Ramirez has been worked into the lineup on a regular basis — mostly in left field, but also at third base. On Saturday, for example, he began in left field and moved up to third later in the game after Francona changed the alignment after using a pinch-runner.

“Versatility,” said Lindor, when asked what Ramirez brings to the table. “He’s a switch-hitter. He can run, he can play defense, he can play outfield, he can in the infield, and
he is performing well. The opportunity they are giving him, he is performing very, very well. I wish he could continue to do that, because he’s helping us win.”
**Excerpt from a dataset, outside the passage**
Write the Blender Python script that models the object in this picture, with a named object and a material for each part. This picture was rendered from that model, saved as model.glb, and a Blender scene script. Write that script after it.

Boom Boom broke up Harvey’s no-hitter with a double to center field in the fifth inning. In the sixth, he waited on a deep fly ball from David Wright that caromed high off the left-field wall. Ramirez played it perfectly and made a quick spin-and-fire relay to second baseman Jason Kipnis, who tagged Wright for the out.

EXTRAS: Whether it’s 3 1/3 shutout innings or 3 1/3 awful innings, 3 1/3 innings is far too small a sample to draw any clear conclusions. Here’s what we can say about Bryan Shaw’s performance to date: It’s concerning.

Shaw has two good outings and two really, really ugly outings. On Saturday, working with a 7-1 lead, the setup man allowed four runs on three hits in two-thirds of an inning. He allowed two more homers. On the young season, Shaw has allowed nine runs on eight hits, including three long balls. His velocity is actually up a tick from last year, so this appears to be more of a command issue at the moment.

“It just looks like he’s searching a little bit for the strike zone,” Indians pitching coach Mickey Callaway said after the game. “Any time you’re searching for the strike zone,
hoping you throw a strike, bad things are going to happen. He needs to get aggressive, throw the ball over the plate with conviction and live with the results.”